The Ferguson Centre, named in honour of the founding Dean of Arts at the Open University, was established in 2002 to broaden the research and teaching base of the Faculty by promoting interdisciplinary study of the cultures of Africa and Asia. The Open University is in a unique position to foster cross-cultural and interdisciplinary research and teaching, and its international reach provides an opportunity for collaboration across geographical areas as well as disciplines.

The Centre’s main aims have been to foster research into issues concerning the nations, peoples and diasporic communities of Africa and South Asia, as well as organizing seminars, symposia, exchanges and conferences; encouraging postgraduate research and publication; and developing collaborative research projects.

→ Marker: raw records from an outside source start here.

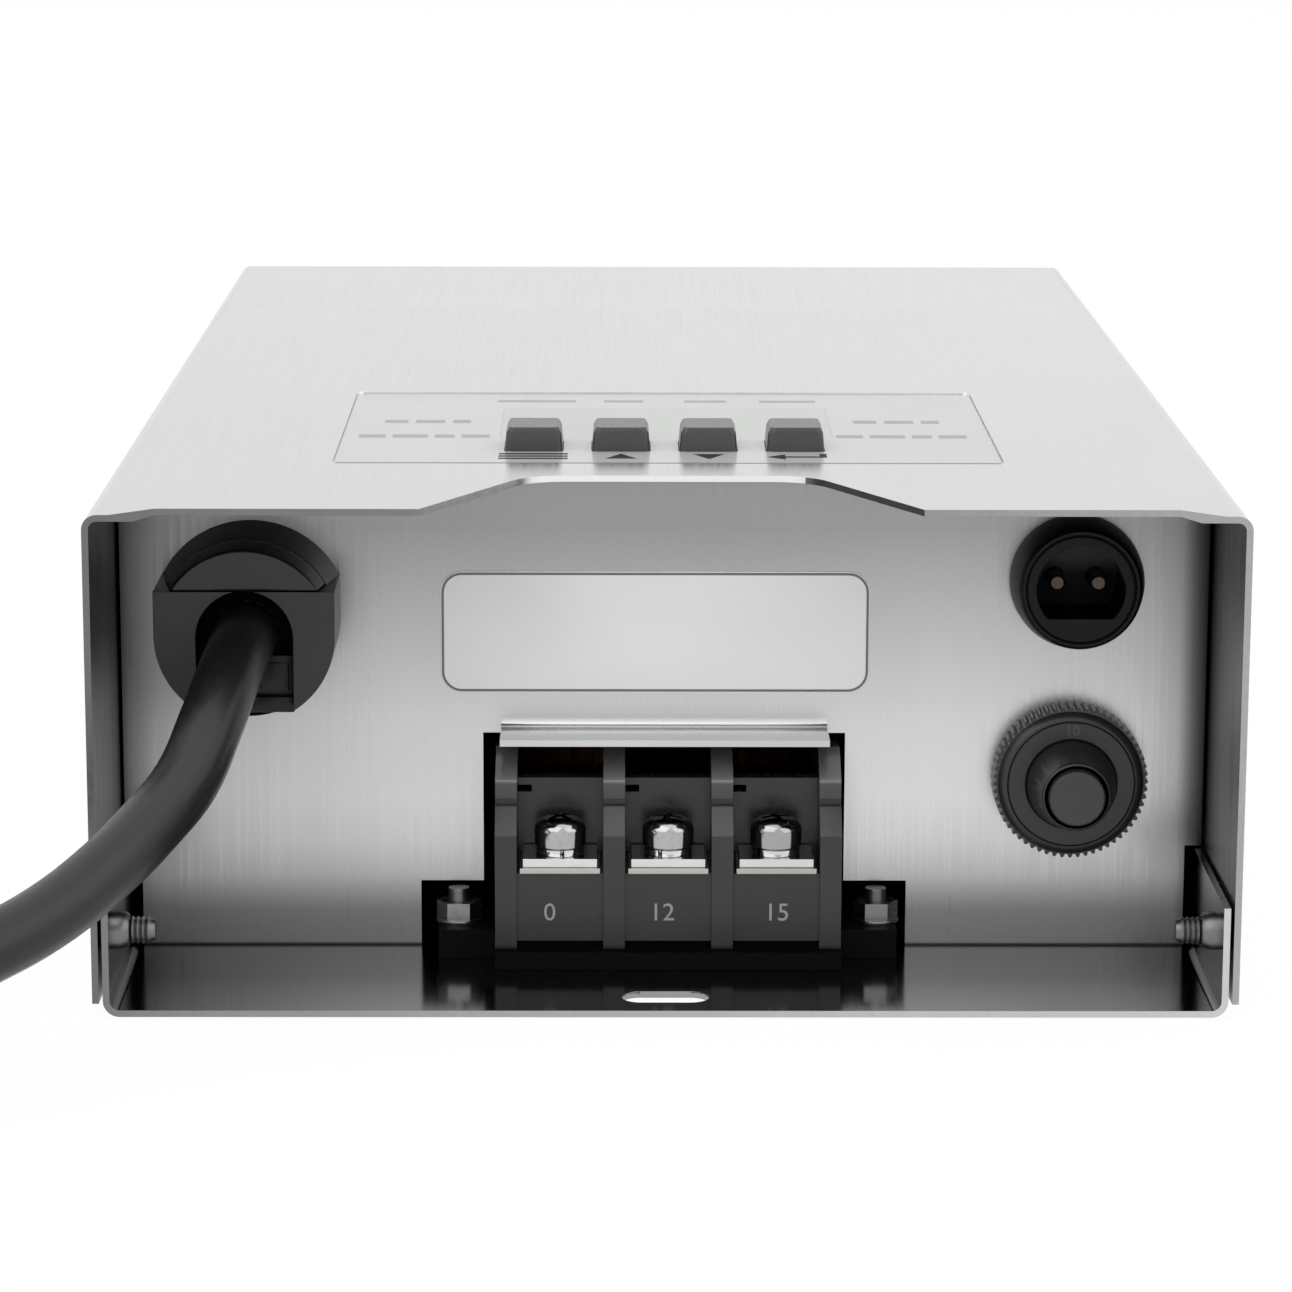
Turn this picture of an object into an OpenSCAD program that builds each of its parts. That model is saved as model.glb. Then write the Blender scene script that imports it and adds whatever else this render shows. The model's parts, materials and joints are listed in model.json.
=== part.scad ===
// Low voltage landscape transformer, lying on its back plate.
// -Y is the open terminal end, +Y is the end that points up when the unit
// hangs on a wall, and +Z points away from the wall. The origin is the middle
// of the back plate's underside. Lengths are millimetres.

/* [Case] */
// Outside width of the cover
case_w = 152; // [150:1:170]
// Length of the case along the wall
case_l = 258; // [254:1:300]
// Height of the cover's low border above the wall
case_h = 67.6; // [67:0.2:78]
// Thickness of the stainless steel sheet
sheet_t = 0.9; // [0.7:0.1:1]
// Gap between the cover's walls and the tray's flanges
cover_gap = 0.5; // [0.2:0.05:0.6]
// Outside radius of the cover's bends
cover_bend_r = 2; // [1.5:0.5:5]
// Height of the cover's lower edge above the wall
cover_lift = 1.8; // [1:0.2:4]
// Height of the raised field on the cover
emboss_h = 0.85; // [0.5:0.05:1.2]
// Distance of the raised field's foot from the cover's sides
emboss_side = 3.5; // [3:0.5:14]
// Length of the raised field from the open end
emboss_l = 200; // [150:1:225]
// Width of the sloping border round the raised field
emboss_slope = 6; // [3:0.5:9]
// Width of the notch in the cover's front edge
notch_w = 65.5; // [50:0.5:90]
// Width of the notch at its back
notch_back_w = 38; // [30:1:48]
// Depth of the notch
notch_d = 25.5; // [8:0.5:28]

/* [Back tray] */
// Height of the tray's flanges
flange_h = 15; // [12:0.5:20]
// Outside radius of the tray's bends
tray_bend_r = 2.2; // [1.6:0.2:6]
// Length of the lower mounting slot
slot_l = 11.7; // [8:0.1:16]
// Width of the lower mounting slot
slot_w = 5.2; // [4.2:0.1:7]
// Distance of the mounting slot from the front edge
slot_set = 6.5; // [5:0.5:10]
// Diameter of the keyhole's round end
keyhole_d = 9; // [8:0.5:11]
// Width of the keyhole's neck
keyhole_neck_w = 5.2; // [4.2:0.1:6]
// Distance of the keyhole's round end from the rear edge
keyhole_set = 14.5; // [14:0.5:16]
// Length of the keyhole's neck above the round end's middle
keyhole_neck_l = 8; // [6:0.5:9]

/* [Terminal panel] */
// Depth of the open bay in front of the panel
bay_d = 32; // [31:0.5:40]
// Width of the narrow part of the panel's opening
opening_w = 50; // [49.6:0.2:54]
// Height of the opening's top above the wall
opening_top = 31.3; // [30.8:0.1:33]
// Width of the wide part of the opening
opening_foot_w = 67.4; // [66:0.2:72]
// Height of the wide part above the wall
opening_foot_top = 10.2; // [10:0.1:14]
// Width of the lip over the terminals
lip_w = 45; // [36:1:48]
// Reach of the lip in front of the panel
lip_l = 8.5; // [5:0.5:10]
// Width of the label
label_w = 59; // [40:1:62]
// Height of the label
label_h = 17; // [12:0.5:20]

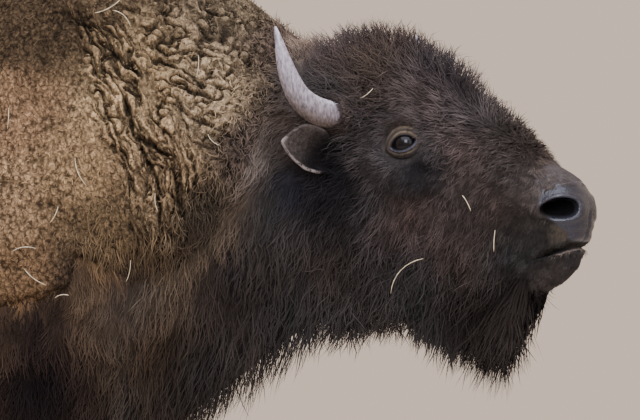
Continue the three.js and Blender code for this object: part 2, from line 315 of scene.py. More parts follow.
def apply_modifier(obj, kind, **settings):
    modifier = obj.modifiers.new(kind.title(), kind)
    for key, value in settings.items():
        setattr(modifier, key, value)
    select_only(obj)
    bpy.ops.object.modifier_apply(modifier=modifier.name)


def numbers(data, key, width, kind=np.float32):
    values = np.zeros(len(data) * width, kind)
    data.foreach_get(key, values)
    return values.reshape(-1, width) if width > 1 else values


def places_of(obj):
    return numbers(obj.data.vertices, "co", 3).astype(float)


def normals_of(obj):
    return numbers(obj.data.vertices, "normal", 3).astype(float)


def layout_of(obj):
    """The points of a mesh in the straight layout."""
    return straightened(places_of(obj))


def move_to(obj, places):
    obj.data.vertices.foreach_set("co", places.astype(np.float32).ravel())
    obj.data.update()


def paint(obj, name, colours):
    """Keeps a colour for each point of a mesh."""
    layer = obj.data.color_attributes.new(name, "FLOAT_COLOR", "POINT")
    rgba = np.concatenate([colours, np.ones((len(colours), 1))], 1)
    layer.data.foreach_set("color", rgba.astype(np.float32).ravel())


def keep_value(obj, name, values):
    layer = obj.data.attributes.new(name, "FLOAT", "POINT")
    layer.data.foreach_set("value", values.astype(np.float32))


def keep_map(mesh, spots):
    """Keeps the OFBake map, with a place for each corner of the faces."""
    layer = mesh.uv_layers.new(name="OFBake")
    layer.uv.foreach_set("vector", spots.astype(np.float32).ravel())


def split_faces(obj, chosen):
    """Cuts the faces whose middles are chosen into smaller ones."""
    form = bmesh.new()
    form.from_mesh(obj.data)
    middles = np.array([face.calc_center_median() for face in form.faces])
    picked = chosen(straightened(middles))
    edges = {edge for face, take in zip(form.faces, picked) if take for edge in face.edges}
    bmesh.ops.subdivide_edges(form, edges=list(edges), cuts=1, use_grid_fill=True)
    form.to_mesh(obj.data)
    form.free()


def give_material(obj, material):
    obj.data.materials.clear()
    obj.data.materials.append(material)


def finish_piece(obj, slot, *nodes):
    """The piece is smooth, rides with the body and stands for its CAD nodes."""
    if not obj.data.has_custom_normals:
        select_only(obj)
        bpy.ops.object.shade_smooth()
    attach(obj, BODY)
    if nodes:
        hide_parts(*nodes)


# ---- Grooming ----

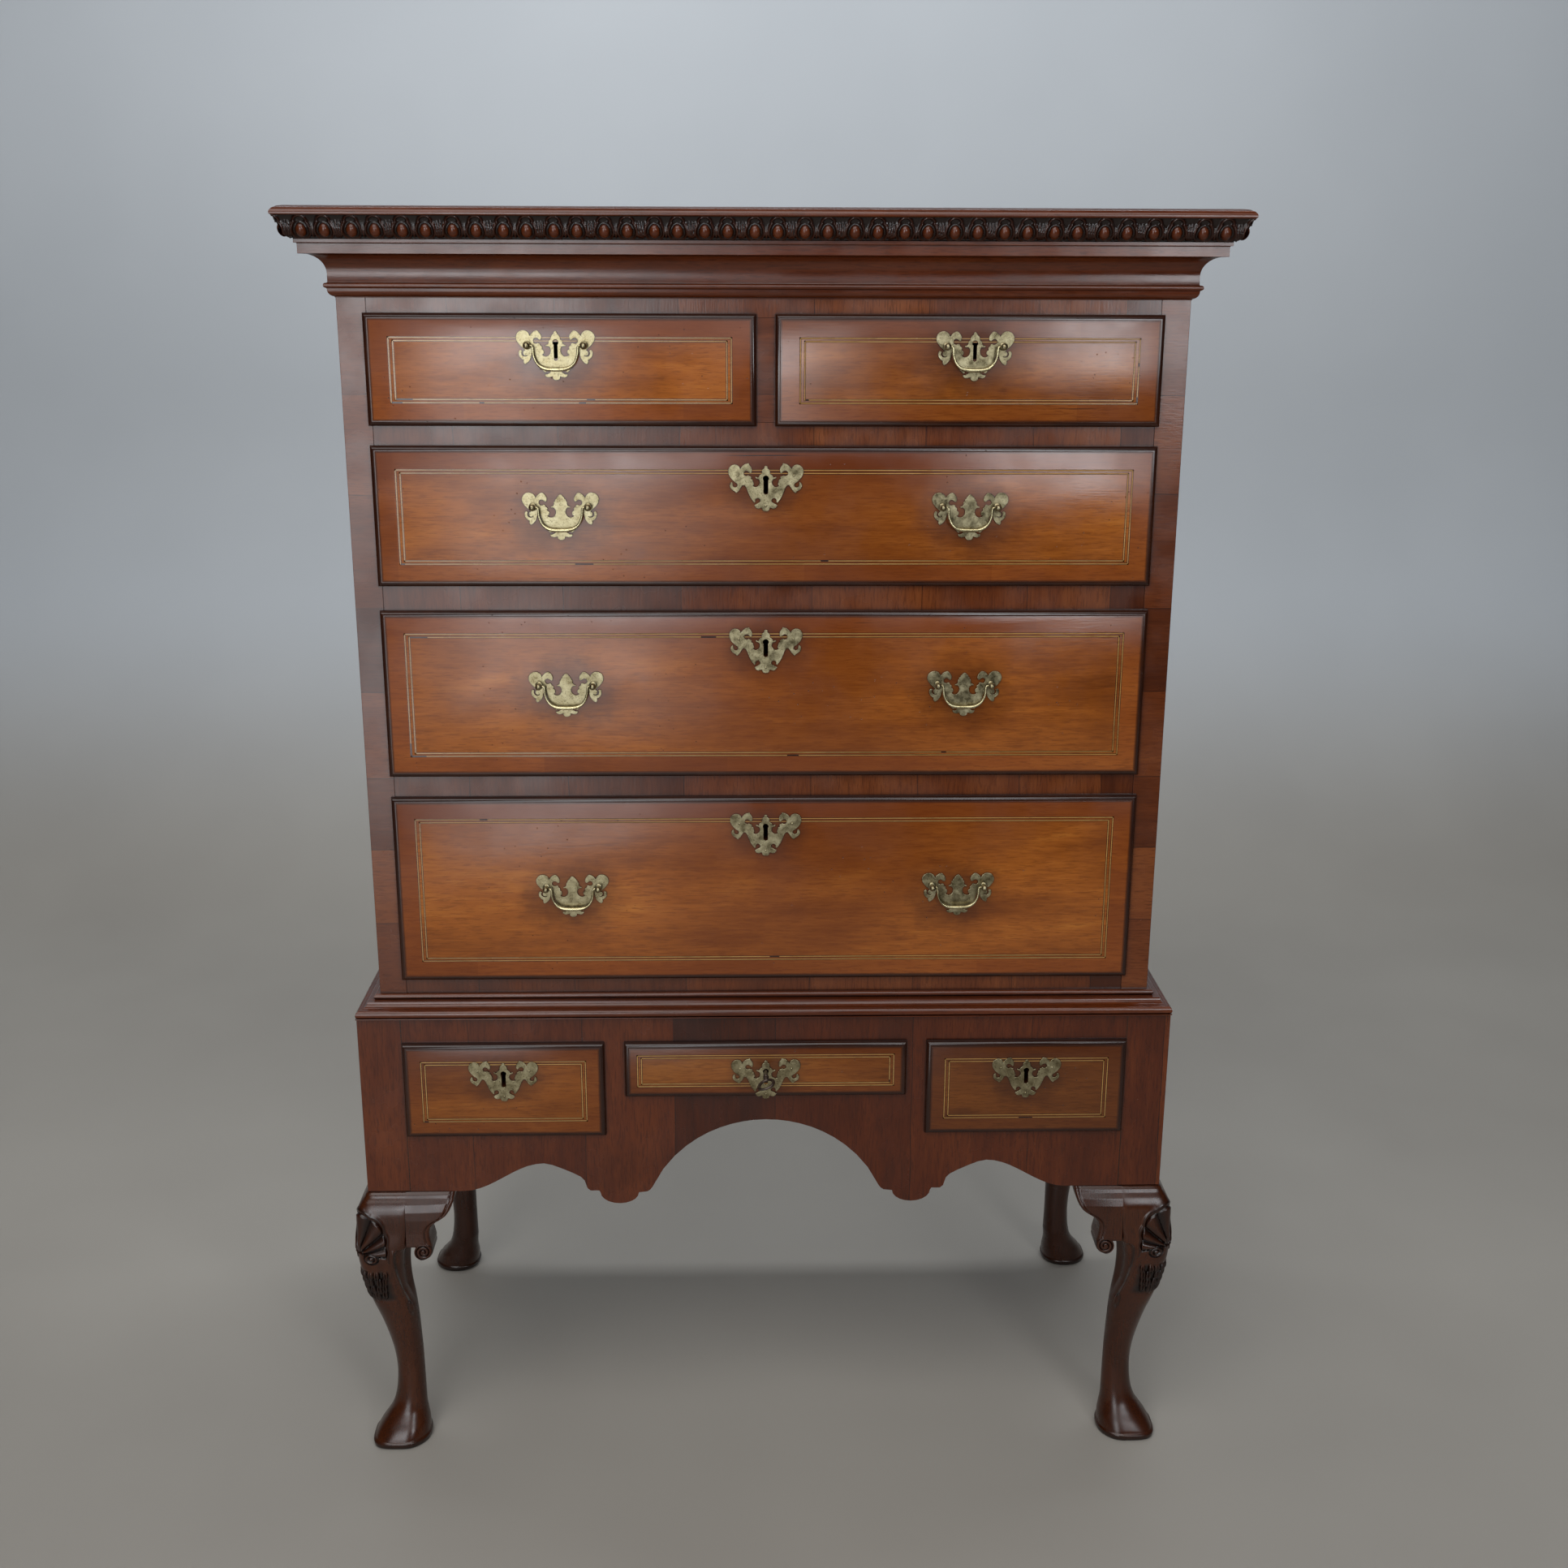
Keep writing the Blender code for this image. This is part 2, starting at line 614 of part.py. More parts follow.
def build_stand():
    back_y = CASE_DEPTH
    build_leg("leg_front_left", -1, -1, STAND_FRONT, ("front", "side"))
    build_leg("leg_front_right", 1, -1, STAND_FRONT, ("front", "side"))
    build_leg("leg_back_left", -1, 1, back_y, ("side",))
    build_leg("leg_back_right", 1, 1, back_y, ("side",))
    build_apron()

    side_drawer = next(d for d in DRAWERS if d["name"] == "stand_right_drawer")
    runner_top = side_drawer["opening"][2] - GAP
    opening_outer = side_drawer["opening"][1]
    front = STAND_FRONT + POST + GAP
    back = back_y - POST - GAP
    for name, side in (("stand_side_left", -1), ("stand_side_right", 1)):
        middle = side * (STAND_HALF - STAND_SIDE_THICKNESS / 2)
        shape = flat_shape([side_board_outline(front, back)], STAND_SIDE_THICKNESS, sideways(middle, 0, 0))
        board = add_piece(name, shape, "case_walnut", CHEST)
        inside = STAND_HALF - STAND_SIDE_THICKNESS + 0.004
        for label, near, low, high in (
            ("runner", opening_outer - 0.012, runner_top - 0.015, runner_top),
            ("guide", opening_outer + FRONT_FIT, runner_top - 0.010, runner_top + GUIDE_HEIGHT),
        ):
            ends = sorted((side * near, side * inside))
            combine(board, box((ends[0], front, low), (ends[1], back, high)), "UNION", label)

    rail_half = STAND_HALF - POST - GAP
    shape = box((-rail_half, STAND_BACK_INSIDE, LEG_HEIGHT), (rail_half, back_y, STAND_TOP))
    add_piece("stand_back_rail", shape, "back_board", CHEST)

    build_runner_frame(runner_top)
    shape = moulding(waist_profile(), CASE_HALF, 0, CASE_DEPTH)
    shade_round(add_piece("stand_waist_moulding", shape, "dark_moulding", CHEST), 30)


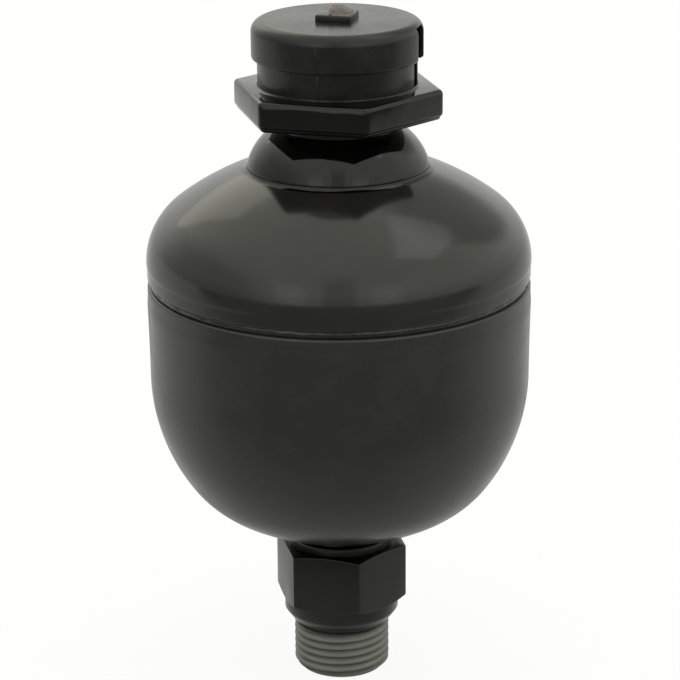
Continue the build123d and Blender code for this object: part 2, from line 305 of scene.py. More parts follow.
def makePaintFilm():
    # sprayed enamel: slow sags, orange peel, cloudy gloss and a few dust nibs under the film
    group, given, out, place = startGroup("paintFilm", [
        ("Tone", "NodeSocketColor", (0.01, 0.01, 0.009, 1)),
        ("Warm Tone", "NodeSocketColor", (0.016, 0.013, 0.010, 1)),
        ("Gloss Roughness", "NodeSocketFloat", 0.15),
        ("Cloudiness", "NodeSocketFloat", 0.05),
        ("Peel Scale", "NodeSocketFloat", 420.0),
        ("Sag Scale", "NodeSocketFloat", 55.0),
        ("Nibs", "NodeSocketFloat", 0.5),
    ], [("Color", "NodeSocketColor"), ("Roughness", "NodeSocketFloat"), ("Height", "NodeSocketFloat")])
    sag = noise(group, place, given["Sag Scale"], 2.5, 0.45)
    peel = noise(group, place, given["Peel Scale"], 1.5, 0.4)
    cloud = noise(group, place, 95.0, 4.0, 0.6)
    nibs = addNode(group, "ShaderNodeTexVoronoi", {"Vector": place, "Scale": 260.0, "Randomness": 1.0})
    speck = grade(group, nibs.outputs["Distance"], 0.11, 0.03)
    draw = addNode(group, "ShaderNodeSeparateColor", {"Color": nibs.outputs["Color"]}).outputs["Red"]
    chosen = grade(group, draw, 0.93, 0.96)
    speck = times(group, speck, chosen, given["Nibs"])
    colour = blendColours(group, grade(group, cloud, 0.42, 0.68), given["Tone"], given["Warm Tone"])
    colour = blendColours(group, times(group, speck, 0.35), colour, (0.10, 0.10, 0.095, 1))
    group.links.new(colour, out["Color"])
    unevenness = times(group, grade(group, cloud, 0.3, 0.7, -1.0, 1.0), given["Cloudiness"])
    gloss = sums(group, "ADD", given["Gloss Roughness"], unevenness)
    group.links.new(sums(group, "MULTIPLY_ADD", speck, 0.2, gloss), out["Roughness"])
    height = sums(group, "MULTIPLY_ADD", sag, 4.0, times(group, peel, 0.35))
    group.links.new(sums(group, "MULTIPLY_ADD", speck, 0.6, height), out["Height"])
    return group


def makeTurnedSteel():
    # tool marks round the axis, grime in random clouds, and painted shade darkening the colour towards the root
    # radius
    group, given, out, place = startGroup("turnedSteel", [
        ("Metal", "NodeSocketColor", (0.32, 0.32, 0.29, 1)),
        ("Grime And Root Shade", "NodeSocketColor", (0.05, 0.05, 0.045, 1)),
        ("Root Radius", "NodeSocketFloat", 0.0081),
        ("Crest Radius", "NodeSocketFloat", 0.009),
        ("Tool Marks", "NodeSocketFloat", 9000.0),
        ("Metal Roughness", "NodeSocketFloat", 0.3),
    ], [("Color", "NodeSocketColor"), ("Roughness", "NodeSocketFloat"), ("Height", "NodeSocketFloat")])
    parts = addNode(group, "ShaderNodeSeparateXYZ", {"Vector": place}).outputs
    squares = sums(group, "MULTIPLY_ADD", parts["X"], parts["X"], times(group, parts["Y"], parts["Y"]))
    radius = sums(group, "SQRT", squares, None)
    # painted shade: the colour darkens from the crest radius in to the root radius, as the thread's hollows fall in
    # shade
    root = addNode(group, "ShaderNodeMapRange", {
        "Value": radius, "From Min": given["Crest Radius"], "From Max": given["Root Radius"],
    }, interpolation_type="SMOOTHSTEP").outputs["Result"]
    cloud = noise(group, place, 240.0, 4.0, 0.6)
    # the dark colour is grime in random clouds everywhere plus the painted shade in the roots
    grimeAndRootShade = times(group, sums(group, "ADD", root, 0.25), grade(group, cloud, 0.3, 0.66, 0.55, 1.0))
    group.links.new(blendColours(group, grimeAndRootShade, given["Metal"], given["Grime And Root Shade"]), out["Color"])
    rings = addNode(group, "ShaderNodeCombineXYZ", {"X": times(group, radius, 0.6), "Z": parts["Z"]}).outputs[0]
    marks = noise(group, rings, given["Tool Marks"], 2.0, 0.6)
    gloss = sums(group, "MULTIPLY_ADD", sums(group, "SUBTRACT", marks, 0.5), 0.14, given["Metal Roughness"])
    group.links.new(sums(group, "MULTIPLY_ADD", root, 0.12, gloss), out["Roughness"])
    group.links.new(sums(group, "MULTIPLY_ADD", marks, 0.4, times(group, cloud, 0.6)), out["Height"])
    return group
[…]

Under its first Director, David Richards, and his successors, Suman Gupta and Bob Owens, and Dennis Walder, the Centre developed a number of exchanges and collaborative research projects, involving colleagues within the OU and abroad. For more details please go to the projects archive. Several projects obtained external funding ‘Religion and Spirituality in a Postcolonial Context’ (with Duncan Brown of the University of Western Cape), Lotte Hughes', ‘Managing Heritage, Building Peace: Museums, memorialisation and the uses of memory in Kenya’ (with Annie Coombes, Birkbeck College, London, Anna Bohlin, Göteberg University, Göteberg, Karega Munene, United States International University, Nairobi), ‘Commodities of Empire’ (with Jean Stubbs and Jonathan Curry-Machado of University College London), and ‘The Indian Ocean: Narratives of Literature and Law’ (with Stephanie Jones of Southampton University), and Susheila Nasta's, ‘Making Britain: South Asian Visions of Home and Abroad, 1870-1950’ (with Elleke Boehmer, Oxford).